Cuando uno lleva meses sin salir de su ciudad, si acaso de su barrio, trasladarse hasta un bello pueblo a escasos kilómetros produce la misma sensación que viajar a Bora Bora. Ocurrió el pasado Lunes de Pascua, y el pueblo era Chichón, uno de los más bonitos de España según las diversas y poco fiables clasificaciones que proliferan en la red.
Pronunciar Chichón puede sonar algo provinciano a los oídos refinados, pero la misma carretera de llegada al pueblo, que serpentea entre olivares, nada tiene que envidiar al espléndido San Gimignano o cualquier otro pueblo de la cinematográfica toscana. Incluso echamos de menos no ir subidos a un descapotable para hacer tremolar mi melena, ya escasa, al viento.
Nos conformamos con bajar la ventanilla, sacar la mano afuera y ondearla como en aquel famoso anuncio de coches. Enseguida dejamos atrás los trabajos y los días de la ciudad para trocarlos por los placeres y el día en un castizo pueblo de la vega del Tajuña. Los placeres iban a ser varios, como veremos, mientras el día iba a ser breve, pero por ello dos veces bueno.
Las callejuelas de Chinchón confluyen en su Plaza Mayor, lo cual es un alivio porque uno no anda perdido en el mapa, ni el de papel ni el del móvil, y eso reduce el estrés propio de lo desconocido, dolencia propia de los poco aventureros. Lo que más llama la atención de este primer contacto con el caserío son los impresionantes y vetustos portones de las viviendas, a los que, en la mayoría de los casos, no hace justicia el resto del inmueble.
Aquí y acullá se puede ver algún carro suelto, algún blasón desconchado, alguna mirada curiosa desde un balcón y por fin la Plaza Mayor, que rompe todo el silencio anterior, como cuando el espectador irrumpe en una sala de conciertos. El viajero tarda unos momentos en habituarse al bullicio y al manotazo de sol que propicia el espacio abierto.
Ese contraste entre las silenciosas calles y en pendiente y la atiborrada plaza abierta y en llano es una de las señas características de Chinchón.
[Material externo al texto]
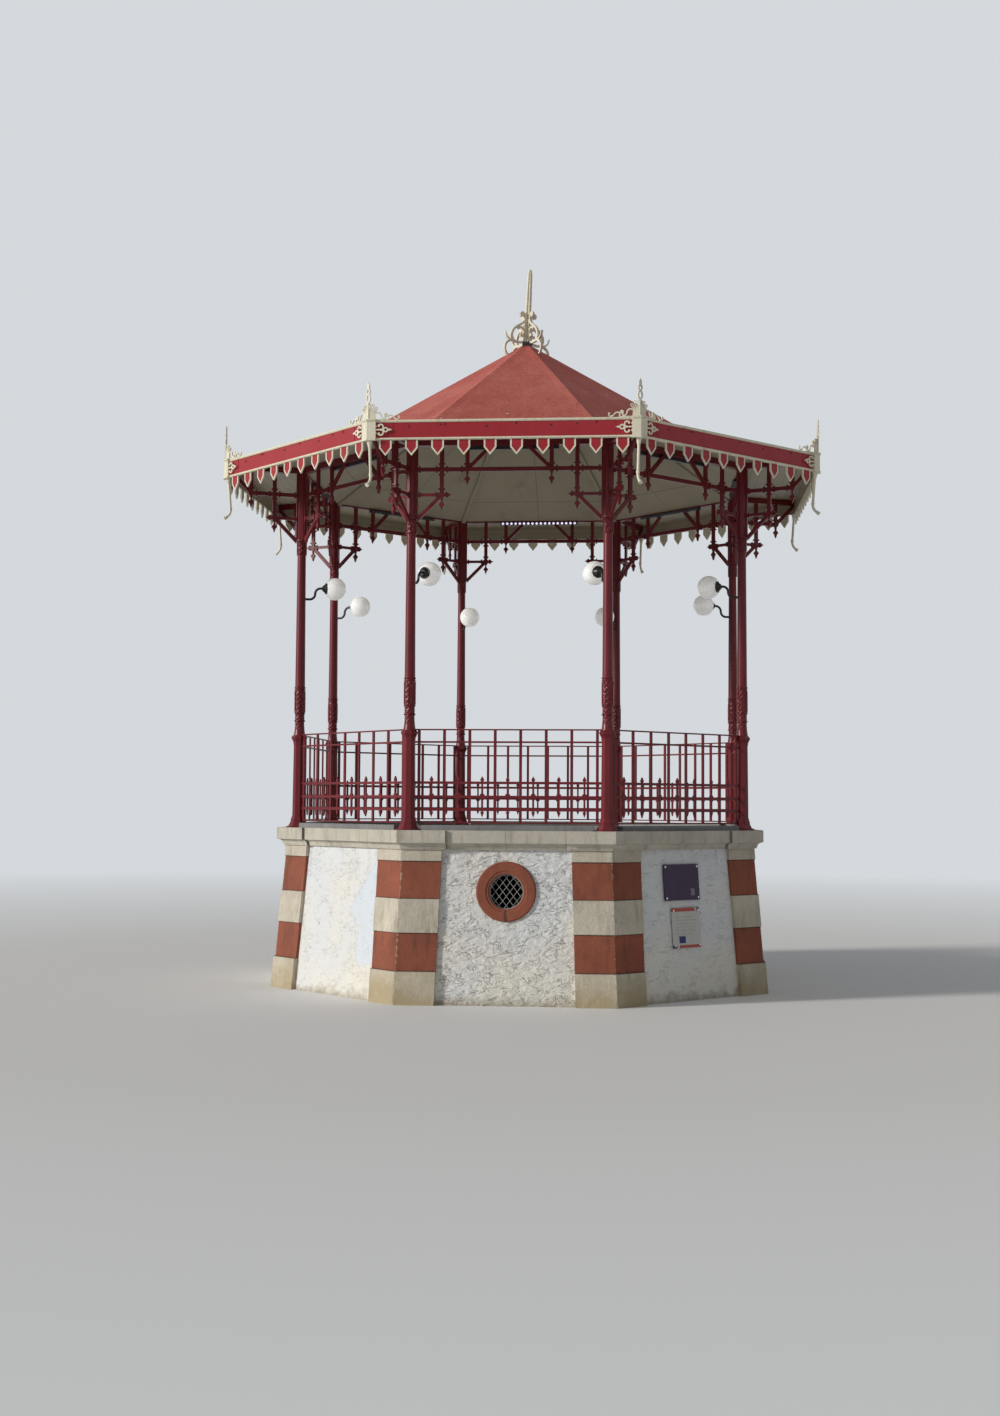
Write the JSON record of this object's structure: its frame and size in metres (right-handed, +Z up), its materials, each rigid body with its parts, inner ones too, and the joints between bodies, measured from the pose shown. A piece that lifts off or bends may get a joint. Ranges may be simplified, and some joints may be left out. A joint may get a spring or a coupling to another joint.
{
  "type": "bandstand",
  "caption": "Octagonal cast-iron bandstand with a red pyramid roof, pierced friezes, dart railings and scroll finials on a battered stone plinth",
  "frame": {"origin": "ground level under the roof's point, at the centre of the octagon", "axes": "+Z up, -Y out of the front side, the one with a round vent that faces the viewer; +X to the viewer's right"},
  "size_m": [6.462, 6.462, 8.1978],
  "materials": {
    "roughcast": "rough",
    "grey_stone": "rough",
    "terracotta_paint": "matt",
    "pale_stone": "rough",
    "deck_paving": "rough",
    "kerb_stone": "rough",
    "galvanised_wire": "satin",
    "enamel_plate": "gloss",
    "oxblood_iron": "gloss paint",
    "olive_boards": "satin paint",
    "red_fascia": "satin paint",
    "cream_trim": "satin paint",
    "red_roof": "matt paint",
    "dark_metal": "satin",
    "opal_glass": "gloss",
    "lamp_housing": "satin"
  },
  "bodies": {
    "root": {"plinth_walls": "roughcast", "pier_stones": "grey_stone", "pier_painted_blocks": "terracotta_paint", "cornice": "pale_stone", "deck_floor": "deck_paving", "kerb_stones": "kerb_stone", "vent_surrounds": "terracotta_paint", "vent_grilles": "galvanised_wire", "wall_plates": "enamel_plate", "column_front_left": "oxblood_iron", "column_front_right": "oxblood_iron", "column_right_front": "oxblood_iron", "column_right_rear": "oxblood_iron", "column_rear_right": "oxblood_iron", "column_rear_left": "oxblood_iron", "column_left_rear": "oxblood_iron", "column_left_front": "oxblood_iron", "railing_front": "oxblood_iron", "railing_front_right": "oxblood_iron", "railing_right": "oxblood_iron", "railing_rear_right": "oxblood_iron", "railing_rear": "oxblood_iron", "railing_rear_left": "oxblood_iron", "railing_left": "oxblood_iron", "railing_front_left": "oxblood_iron", "frieze_front": "oxblood_iron", "frieze_front_right": "oxblood_iron", "frieze_right": "oxblood_iron", "frieze_rear_right": "oxblood_iron", "frieze_rear": "oxblood_iron", "frieze_rear_left": "oxblood_iron", "frieze_left": "oxblood_iron", "frieze_front_left": "oxblood_iron", "corner_brackets": "oxblood_iron", "eaves_beams": "oxblood_iron", "soffit_boards": "olive_boards", "fascia_boards": "red_fascia", "valance_tabs": "cream_trim", "corner_boxes": "cream_trim", "corner_finials": "cream_trim", "rain_spouts": "cream_trim", "roof_ribs": "olive_boards", "ceiling_boards": "olive_boards", "roof_covering": "red_roof", "apex_finial": "cream_trim", "lamp_arms": "dark_metal", "lamp_globes": "opal_glass", "light_bars": "lamp_housing"}
  },
  "joints": []
}
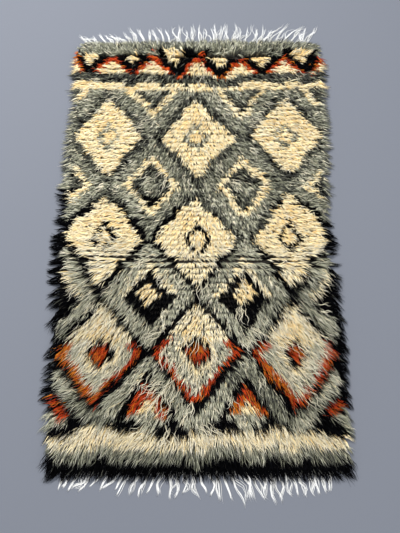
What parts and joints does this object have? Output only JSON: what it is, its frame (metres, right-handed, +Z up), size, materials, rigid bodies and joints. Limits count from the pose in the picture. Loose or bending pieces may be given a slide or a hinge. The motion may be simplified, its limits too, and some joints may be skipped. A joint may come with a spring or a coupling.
{
  "type": "hand-knotted pile rug",
  "caption": "Rectangular hand-knotted wool shag rug lying flat, with long combed pile, shaggy selvedges and a loose warp fringe at both ends.",
  "frame": {"origin": "on the floor under the middle of the whole rug, fringe and edge locks included", "axes": "+X across the rug to its right selvedge, +Y along it to the far end that the pile leans away from, +Z up from the floor"},
  "size_m": [1.0556, 1.7922, 0.0365],
  "materials": {
    "wool_grey": "long wool pile, sage grey",
    "wool_dark_grey": "long wool pile, dark grey",
    "wool_ivory": "long wool pile, undyed ivory",
    "wool_black": "long wool pile, blue black",
    "wool_rust": "long wool pile, rust orange",
    "ground_weave": "plain woven wool ground",
    "warp_cotton": "loosely twisted warp ends, bleached white"
  },
  "bodies": {
    "root": {"knotted_pile": "wool_grey", "fringe_near": "warp_cotton", "fringe_far": "warp_cotton"}
  },
  "joints": []
}
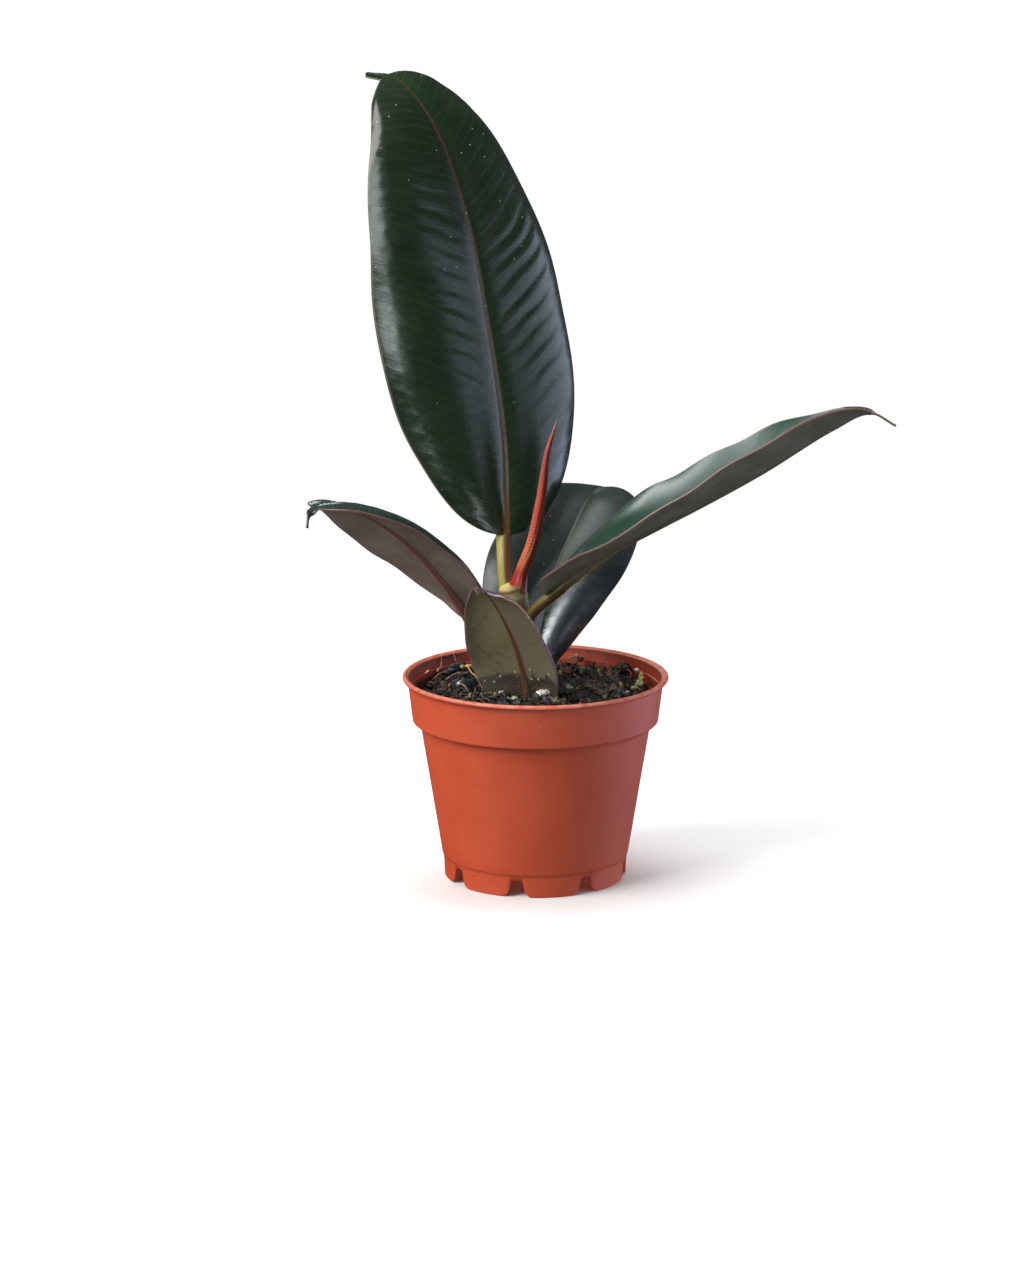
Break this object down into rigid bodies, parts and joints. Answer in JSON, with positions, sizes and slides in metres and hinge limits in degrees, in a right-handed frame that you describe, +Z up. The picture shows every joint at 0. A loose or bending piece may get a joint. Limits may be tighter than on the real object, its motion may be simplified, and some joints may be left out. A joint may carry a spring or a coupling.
{
  "type": "potted rubber plant",
  "caption": "Young rubber plant with broad glossy leaves and a red pointed leaf sheath, in a small terracotta-coloured nursery pot.",
  "frame": {"origin": "centre of the pot's underside, in the plane that its feet stand on", "axes": "+Z up along the pot's axis; -Y towards the side that the largest leaf turns its upper face to; +X to that viewer's right"},
  "size_m": [0.1271, 0.0712, 0.1793],
  "materials": {
    "terracotta_plastic": "satin",
    "potting_soil": "matte",
    "stem_green": "satin",
    "sheath_red": "satin",
    "leaf_green": "gloss",
    "leaf_young": "satin"
  },
  "bodies": {
    "root": {"pot": "terracotta_plastic", "soil": "potting_soil", "stem": "stem_green", "sheath": "sheath_red", "leaf_upright": "leaf_green", "leaf_right": "leaf_green", "leaf_back": "leaf_green", "leaf_left": "leaf_young", "leaf_front": "leaf_young"}
  },
  "joints": []
}
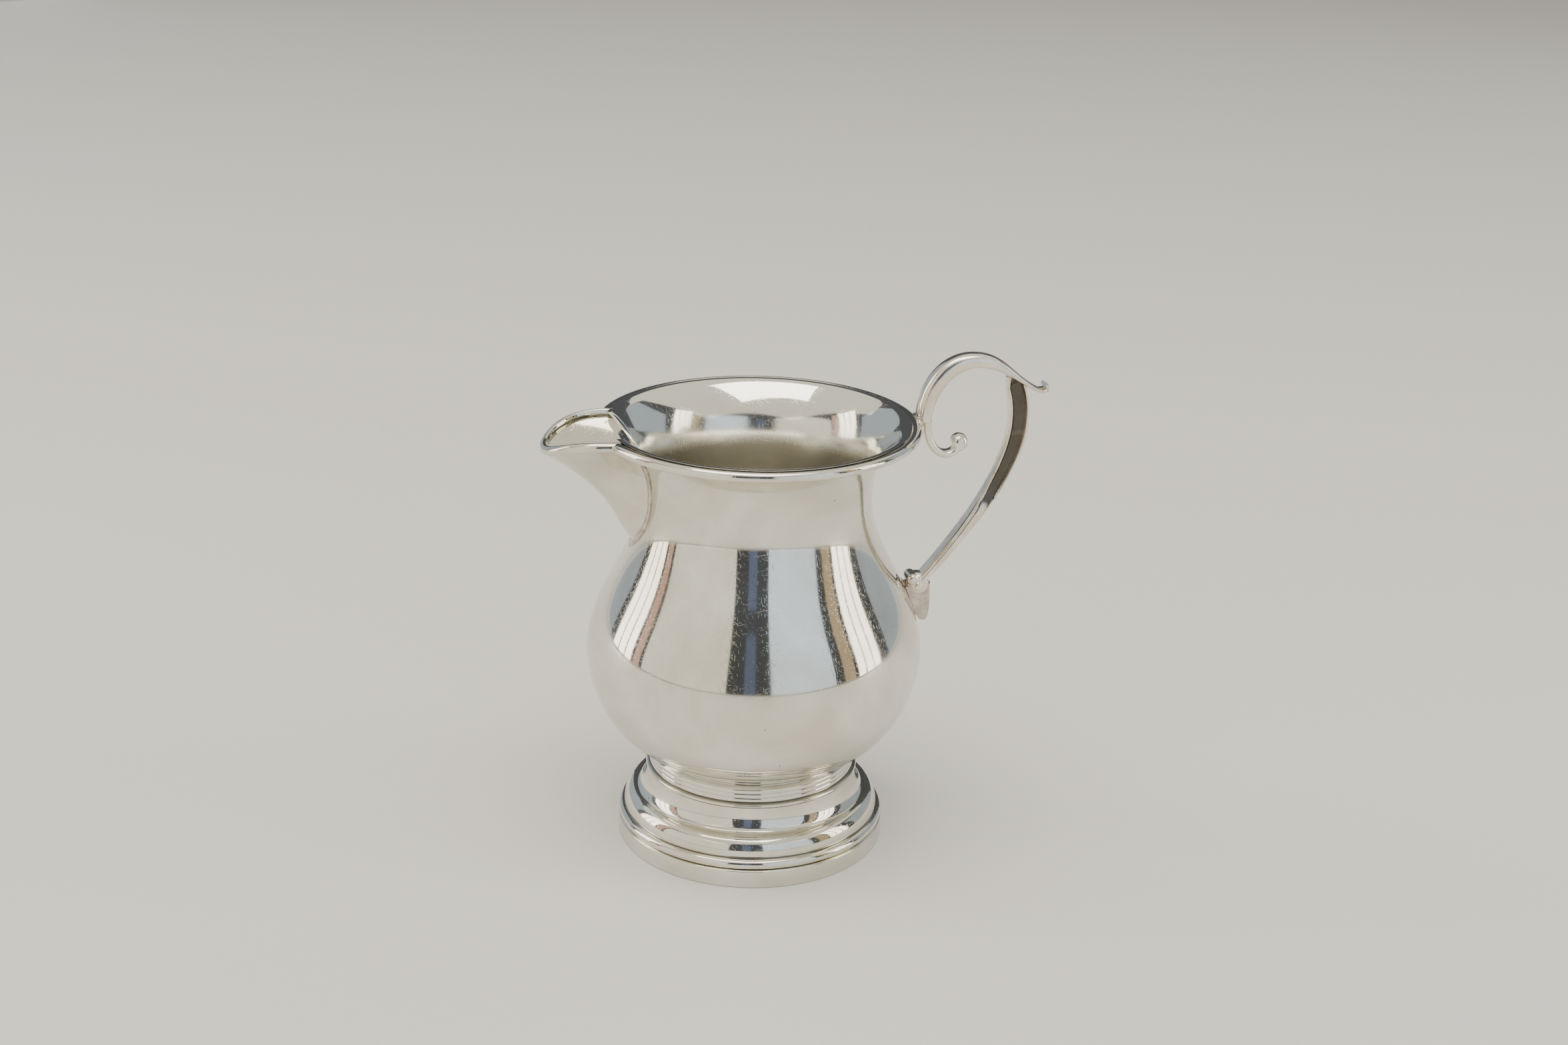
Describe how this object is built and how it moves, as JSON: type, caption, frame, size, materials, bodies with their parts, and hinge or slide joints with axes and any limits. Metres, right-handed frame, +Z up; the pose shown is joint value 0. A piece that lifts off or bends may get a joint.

Uno prefiere lo primero a lo segundo, y por eso huimos prestos al cercano Parador (antiguo Convento de los Agustinos), y a la quietud de sus delicados jardines. Allí café y pausa. Más vida de cura que de monje. Queda decidir dónde comer.
El criterio es el mismo: escaparse de la plaza, antiguo escenario de autos sacramentales y corridas de toros, aunque ello signifique escalar las cuestas aledañas en mitad de un sol demasiado justiciero para principios de primavera. Pero nuestro premio está cerca porque pronto alcanzamos las Cuevas del Vino, situadas en un extremo del pueblo.
En su museo descubrimos las altísimas y oblongas barricas al abrigo de las húmedas e inquietantes cuevas, las fotografías de los ilustres que por allí pasaron (desde Orson Welles hasta Cantinflas) y el olor de la parrilla que pronto disfrutamos sentados en la sombreada terraza. Tras la sobremesa, ocurre algo inverosímil: mi vista se queda fija en la vecina pared encalada y las macetas con geranios colgados de ella.
Es una imagen de postal. Mi silla muda en imán y mi cuerpo en estatua. Imposible levantarme y dejar de mirar aquello. Es como aquel cuadro de Sorolla pero sin los niños desnudos. Luz a raudales. En ese estado hierático permanezco dos horas, como una momia que ve la luz después de milenios a oscuras.
Aquella visión es suficiente para olvidar meses de tedio en la ciudad y recargar pilas para los inciertos tiempos venideros. A la salida, atravesamos de nuevo la plaza, anticipo del bullicio, las prisas y el mal humor de la ciudad. Pero ya da igual. Llevamos luz de sobra en la retina. Y unos geranios y una pared encalada en la recámara.